Graph Representation
A graph is a map. Imagine a country with cities (vertices, V) connected by roads (edges, E). A graph lets you model any network — flight routes, social connections, web links.
Two ways to store the map
You've built a map of 5 cities. Now where do you write down which roads connect which cities? You have two classic choices:
Adjacency List
Keep a contact list for each city. City A's list says: "I connect to B and C." City B's list says: "I connect to A and D." This is memory-efficient — you only store roads that actually exist. If most cities aren't directly connected, you save a ton of space.
Adjacency Matrix
Draw a grid with every city on both axes. Put a 1 in the cell where city X and city Y share a road. Every pair of cities gets a cell — even ones with no road between them. Fast to check "is there a road from X to Y?" — but uses \(V^2\) space even if the map is mostly empty.
Directed vs Undirected
An undirected graph has two-way roads — if you can drive from A to B, you can drive back.
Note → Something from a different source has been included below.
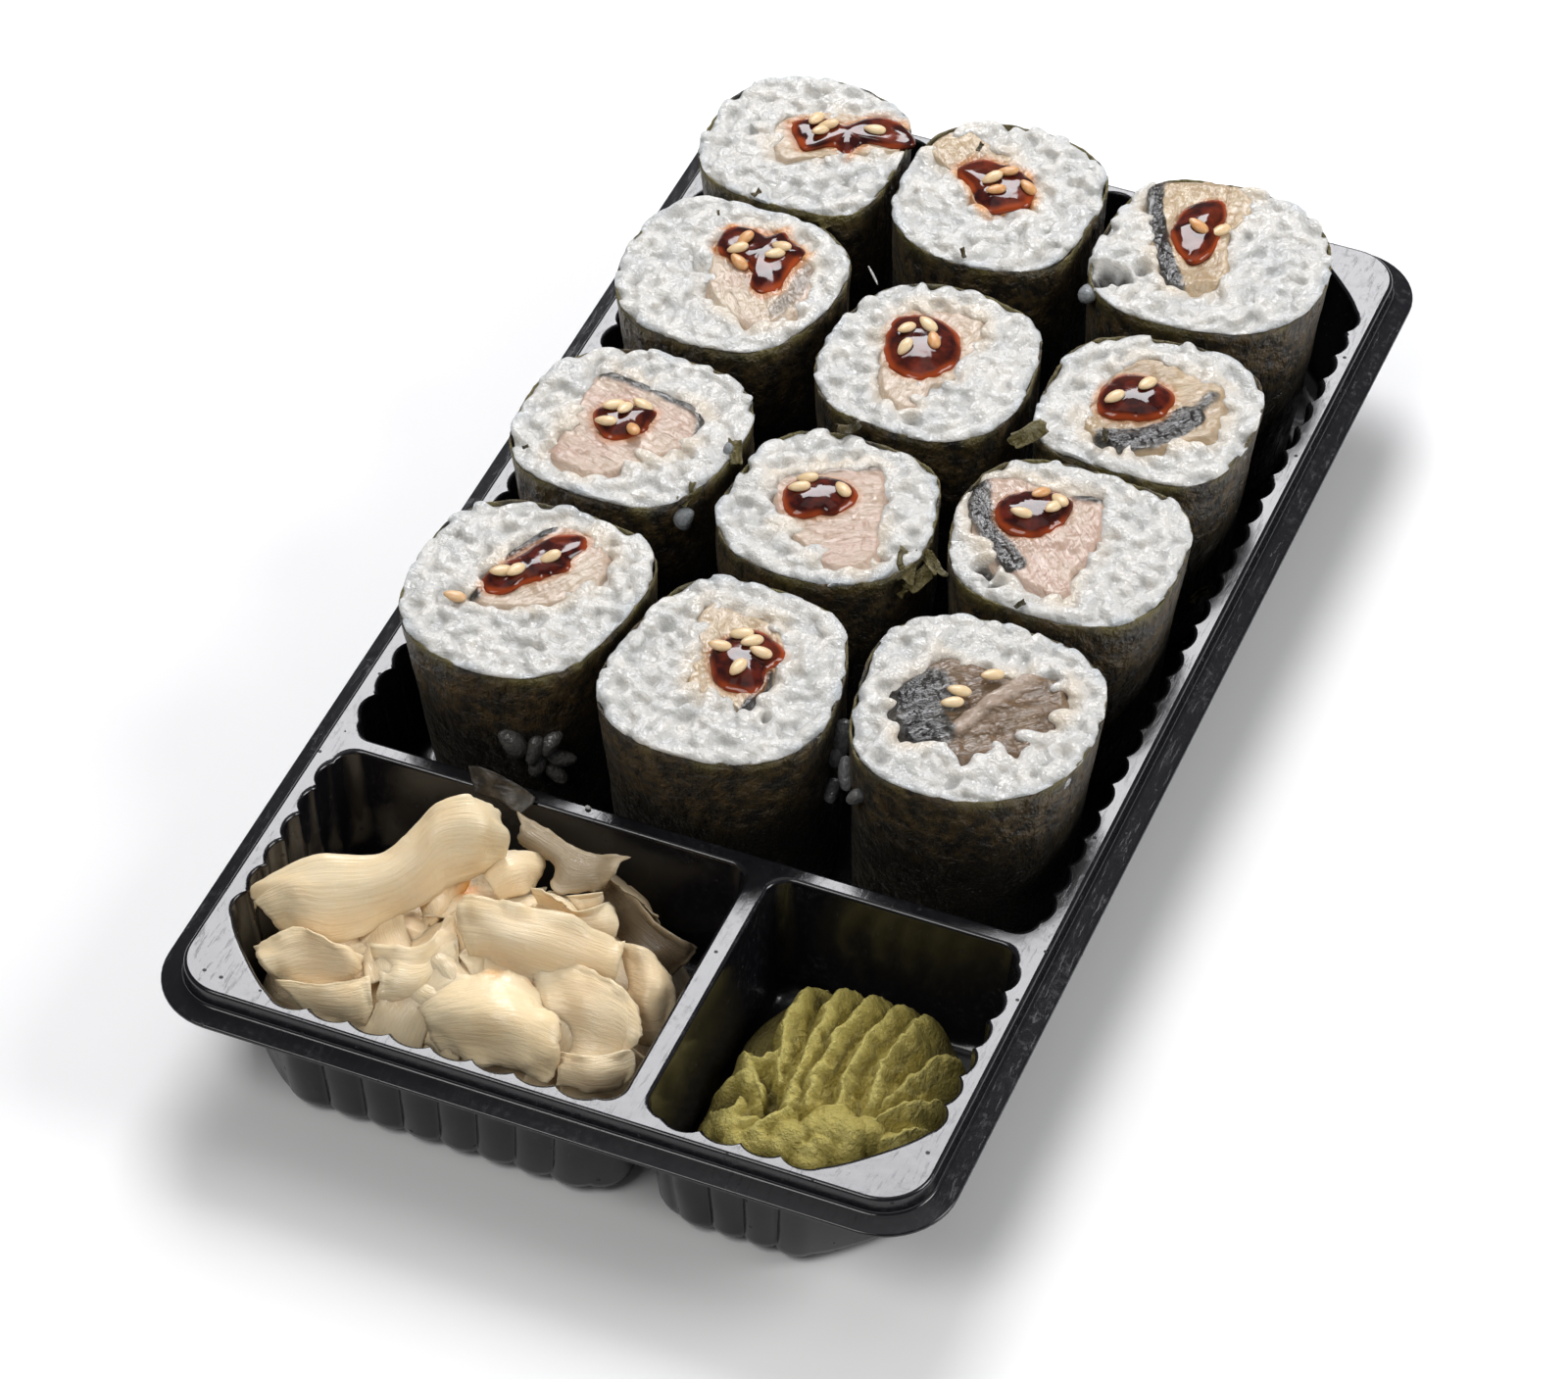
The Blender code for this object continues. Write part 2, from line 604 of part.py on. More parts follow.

A directed graph (digraph) has one-way streets — a road from A to B doesn't mean there's a road from B to A. Think of Twitter follows vs Facebook friends.
Weighted Graphs
Roads have distances. A weighted graph stores a number on each edge — the cost, distance, or travel time. Weighted graphs are central to shortest-path algorithms like Dijkstra's and Bellman-Ford. In an adjacency list you store pairs: (neighbor, weight). In a matrix you store the weight instead of 1.